Ted was a keynote speaker at Earth Day Texas, participating in a lively discussion with former Colorado Governor Bill Ritter during a formal luncheon and then delivering a speech to the Dallas crowds over Fair Park’s esplanade. Ted is often asked to speak at these types of events, and he often accepts the invitation. “I’m somewhat delusional,” he wistfully told Planet Experts. “I think I have a full-time job.”
That full-time job is Managing Director at Barclays Capital Corporation, a multinational bank, but Ted considers his speaking engagements – particularly for environmental issues – an essential aspect of that role. As a “senior ambassador for the firm,” he hopes to prove that not all Wall Street bankers want to exploit the environment for the sake of profit.
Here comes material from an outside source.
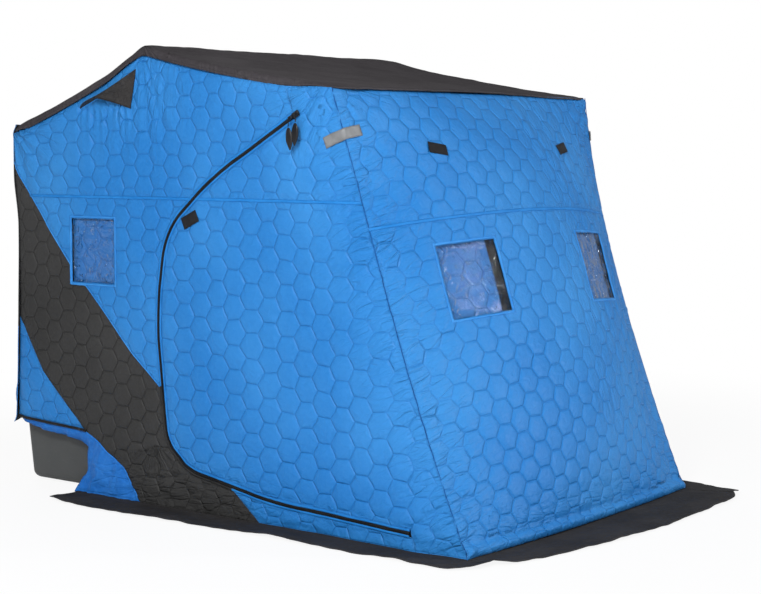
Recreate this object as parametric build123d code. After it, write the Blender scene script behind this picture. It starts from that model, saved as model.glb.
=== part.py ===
from build123d import *
import os

# Flip-over ice fishing shelter: a quilted cloth cabin on a tube frame, over a moulded sled.
# Millimetres. +X is the right side, -Y the front wall, +Y the sled end, +Z up.
# The origin lies on the ground, under the middle of the whole shelter.

# ---------------------------------------------------------------- cabin size
half_width = 880.0          # centre line to the outside of a side wall
front_flare = 80.0          # how much further out the top of a front corner stands
front_foot_y = -1215.0      # foot of the front corners
front_eave_y = -605.0       # top of the front corners
front_eave_z = 1840.0
front_corner_bow = 53.0     # how far the front corner line lies behind its chord
ridge_y = 530.0
ridge_z = 2035.0
rear_eave_y = 1382.0
rear_eave_z = 1713.0
rear_hem_y = 1420.0
rear_hem_z = 316.0
wall = 10.0                 # quilted cloth: shell, filling and lining
roof = 8.0
roof_lip = 33.0             # the roof cloth turned down over the side walls
front_lip = 14.0            # and over the front wall
roof_sag = 14.0
seam_z = 1373.0             # the level seam round the cabin
seat = 0.3                  # clearance between pieces that only rest together

# ---------------------------------------------------------------- front wall
front_bulge = 220.0         # at half height, in the middle of the wall
front_edge_bulge = 30.0     # at the ground and at the eave
front_seam_z = 1300.0
front_window_inner = 322.0
front_window_outer = 636.0
front_window_bottom = 905.0
front_window_top = 1195.0

# ---------------------------------------------------------------- rear wall
rear_eave_wrap = 8.0        # how far the wall stands out behind its corners, at the eave
rear_corner_run = 92.0      # width of the slanted part at each rear corner

# ---------------------------------------------------------------- doors
door_setback = 230.0        # hinge line behind the front corner
door_head_drop = 124.0      # from the front eave down to the top of the zip
door_sill_z = 76.0
door_back_setback = 70.0    # rearmost point of the zip, ahead of the ridge
zip_gap = 6.0               # running gap between the two zip tapes
zip_tape = 12.0             # width of each tape
hinge_gap = 0.6             # along the sewn line that the door swings on

# ---------------------------------------------------------------- side panels
side_window_front = 730.0
side_window_rear = 1005.0
side_window_bottom = 982.0
side_window_top = 1273.0
window_sheet = 3.0
accent_tip_drop = 194.0     # black panel's top corner, below the rear eave
accent_foot_rear = 582.0
accent_foot_front = -147.0
sill_top = 190.0
sill_seam_lean = 235.0      # the black panel's front seam leans back this far up to sill_top
apron_top_y = 934.0
apron_foot_y = 1008.0
hem_strip = 22.0
hood_reach = 95.0           # how far a vent hood stands off the wall
hood_cloth = 4.0

# ---------------------------------------------------------------- ground skirts
skirt = 8.0
skirt_side = 200.0          # how far a side skirt lies out from the wall
skirt_front = 255.0
skirt_rear_y = 960.0
skirt_corner_out = 20.0     # where a side skirt meets the front one, past the front corner
skirt_corner_fore = 170.0

# ---------------------------------------------------------------- frame
tube = 25.0
tube_clear = 18.0           # between a wall's lining and the tube behind it
bar_clear = 2.0             # between the roof cloth and a bar under it
rear_bar_clear = 12.0       # between the rear wall's lining and the rear bar
leg_setback = 66.0          # front legs behind the chord of the front corners
bracket_y = 580.0
bracket_width = 90.0
bracket_height = 80.0
bracket_foot_width = 40.0
pivot_drop = 45.0           # pivot line below the sled's rim
pivot_spread = 22.0         # each leg's foot, either side of the bracket's middle

# ---------------------------------------------------------------- sled
sled_half = 785.0           # half the sled's width at its top
sled_front = 380.0
sled_rear = 1467.0
sled_height = 430.0
sled_side_draft = 65.0      # each side leans in by this much at the foot
sled_end_draft = 41.0
sled_wall = 7.0
sled_corner = 90.0
sled_foot_round = 45.0
rim_height = 35.0
rim_width = 12.0

far = 3000.0                # past the shelter on every side
past = 60.0                 # a little past an edge that is trimmed later


def flat(points):
    return Face(Wire.make_polygon([Vector(*p) for p in points]))


def yz_prism(points):
    """A bar along X over an outline of (y, z) points."""
    return extrude(flat([(0.0, y, z) for y, z in points]), far, dir=(1, 0, 0))


def xz_prism(x_low, x_high, z_low, z_high):
    points = [(x_low, z_low), (x_high, z_low), (x_high, z_high), (x_low, z_high)]
    return extrude(flat([(x, -far, z) for x, z in points]), 2 * far, dir=(0, 1, 0))


def bar(start, end, up, size=tube):
    """A square tube, taken as solid, from start to end."""
    run = Vector(*end) - Vector(*start)
    plane = Plane(origin=Vector(*start), x_dir=run.cross(Vector(*up)), z_dir=run)
    return extrude(plane * Rectangle(size, size), run.length)


def mirrored(shape):
    return mirror(shape, about=Plane.YZ)


# ================================================================ cabin surfaces
def corner_y(z):
    """The front corner line, an even curve from the foot to the eave."""
    rise = z / front_eave_z
    chord = front_foot_y + (front_eave_y - front_foot_y) * rise
    return chord + 4 * front_corner_bow * rise * (1 - rise)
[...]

“We have to restore our credibility,” said Ted, speaking to America’s current distrust of major banks, “and be seen as an industry that helps America grow and provide jobs.”
Globalization, says Ted, has greatly changed the job landscape in America and beyond. In this rapidly developing world, environmental protection often takes a backseat to economic concerns, but Ted and others at EDTx are adamant that supporting one does not necessitate the toppling of the other. This stance has put the Barclays manager at odds with his fellow Republicans.
America and the Republican Party in the 21st Century
America has changed. From World War II onward, the U.S. effectively ruled the planet – politically, militarily, economically. “American values” and the “American dream” were such palpable phrases in the 1950s that one could almost taste them. True, that taste soured in 1963 (and being in Dallas this past weekend really puts that in perspective), but the rest of the century still belonged, unequivocally, to the United States.
It is no longer 1950, and even 1999 is long gone. In the year 2016, America is one country amongst a set of prominent western nations, and the political and economic equal of China, the uncontested superpower of the East. On the campaign trail, Republican leaders have tried to reinvigorate voters with promises that harken back to Reagan’s popular “It’s morning again in America” ads. Marco Rubio quixotically promised to lead voters into “A New American Century,” whereas Ted Cruz settled on the more opaque “Reigniting the Promise of America.”
Every campaign season, politicians on both sides of the aisle fight to control this national narrative, that America can be great again (while firmly and paradoxically insisting that it is as great as it could ever be). They fight because that narrative hooks deep into Americans’ guts, which insistently feels that “things are not as good/pure/honest/profitable/American as they used to be.” If the nation as a whole were willing to sift through its collective guts, we might start to wonder where exactly that “used to be” is to be found (1980? ’69? ’53? ’45?).
Perhaps the truth is closer to what actor and director John Cassavetes is purported to have said: “Maybe there was no America – maybe there was just Frank Capra.”
America has changed, sure enough. Economically, demographically, politically, in all these key details it is not the country it was in the 20th century. But what of the man who led the country into the 20th century? President Theodore Roosevelt remains one of the most iconic figures in American history, yet his particular brand of Republicanism stands in stark contrast to the Republican party as it (albeit shakily) stands today.
To keep things concise, let’s focus on the environmental aspects of Roosevelt’s presidency. By the time the man left the oval office in 1909, he had cemented his position as arguably the most significant conservationist in the nation’s history. Creator of the U.S. Forest Service, Roosevelt established 51 Federal Bird Reservations, four National Game Preserves, 150 National Forests, five National Parks and 18 National Monuments.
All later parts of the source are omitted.